Afghan Sikh men carry coffins of their loved ones during a funeral procession March 26, 2020, for those who were killed the day before by a lone Islamic State gunman, in Kabul, Afghanistan. (AP Photo/Tamana Sarwary)

The ISIS attack falls into a recent pattern of violence targeting religious minorities in Afghanistan and is part of a concerted effort to wipe out Sikhs for the country. In 2018, a suicide bombing in Jalalabad claimed more than a dozen  lives, including a Sikh political candidate running for office, whose assassination may well have been the point of the attack. Under Taliban rule in the 1990s, the Afghanistan government asked Sikhs to wear yellow armbands to identify themselves, a practice reminiscent of Nazi Germany.

Reflecting on this religious intolerance, the long history of anti-Sikh violence in India and the racism in Western countries like Australia, England and the United States, one has to ask: Is there anywhere Sikhs can live with safety and dignity?
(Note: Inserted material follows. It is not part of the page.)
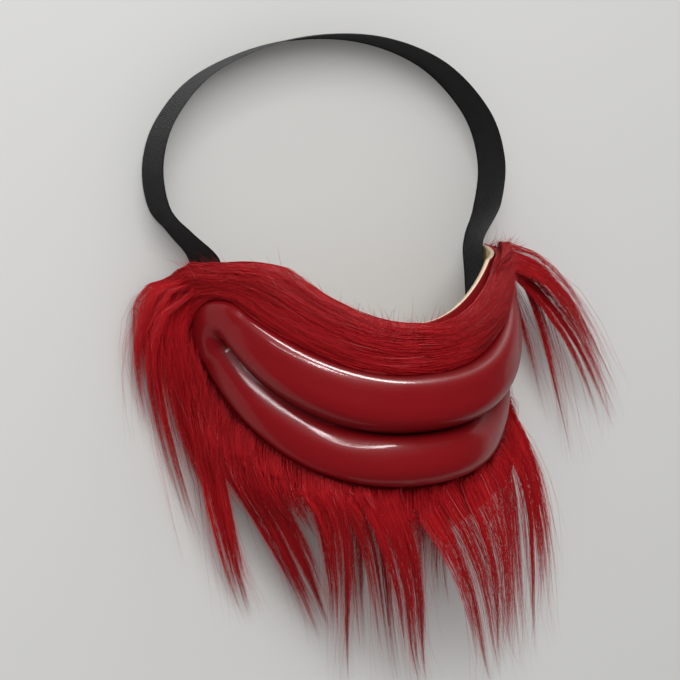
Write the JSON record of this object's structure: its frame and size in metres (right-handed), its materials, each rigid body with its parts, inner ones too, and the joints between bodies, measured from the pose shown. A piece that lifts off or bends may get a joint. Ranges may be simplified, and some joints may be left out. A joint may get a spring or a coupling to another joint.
{
  "type": "latex lips half mask",
  "caption": "Novelty half mask of thin latex with giant glossy red smiling lips, red long-pile fur glued above and below them, and a black elastic head strap.",
  "frame": {"origin": "middle of the footprint of the whole mask, on the surface that it lies on", "axes": "+Z the way the mouth faces, which is up as it lies; +Y from the mouth towards the strap, the wearer's up; +X the wearer's left"},
  "size_m": [0.2722, 0.3336, 0.0935],
  "materials": {
    "latex": "red paint on slip-cast latex, glossy over the lips, bare cream latex inside and along the cut edge",
    "fur": "long straight acrylic fake fur with pale glints, combed into locks",
    "elastic": "matte black ribbed woven elastic"
  },
  "bodies": {
    "root": {"latex_shell": "latex", "upper_fur": "fur", "lower_fur": "fur", "elastic_strap": "elastic"}
  },
  "joints": []
}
Approximately a quarter million Sikhs and Hindus are thought to have lived in Afghanistan in 1992. By the turn of the century, most had fled and only about 3,000 remained, according to the U.S. State Department. Recent figures estimate that only about 1,000 Sikhs and Hindus are left.

Many have sought refuge elsewhere. In 2019, Canada opened its doors to 65 Afghan Sikh and Hindu refugee families. As he facilitated their entry and welcome, Canada’s minister of immigration, Ahmed Hussen, shared in the House of Commons his concern about the persecution of Hindu and Sikh minorities in the country and why he believed Canada should play a leading role in resettling these refugees. 

There a few measures the United States can take to stop the persecution of Sikhs in Afghanistan. For one, we need to do more to acknowledge and bring attention to the deadly ongoing human rights crisis there. In 2019, the U.S. government provided approximately $5 billion in aid to Afghanistan. Moving forward, some of that aid must be made contingent on protecting religious minorities in the country.

But before there are more attacks, it is morally imperative that the White House make sure that the remaining few minority families in Afghanistan have safe refuge in the United States or Europe.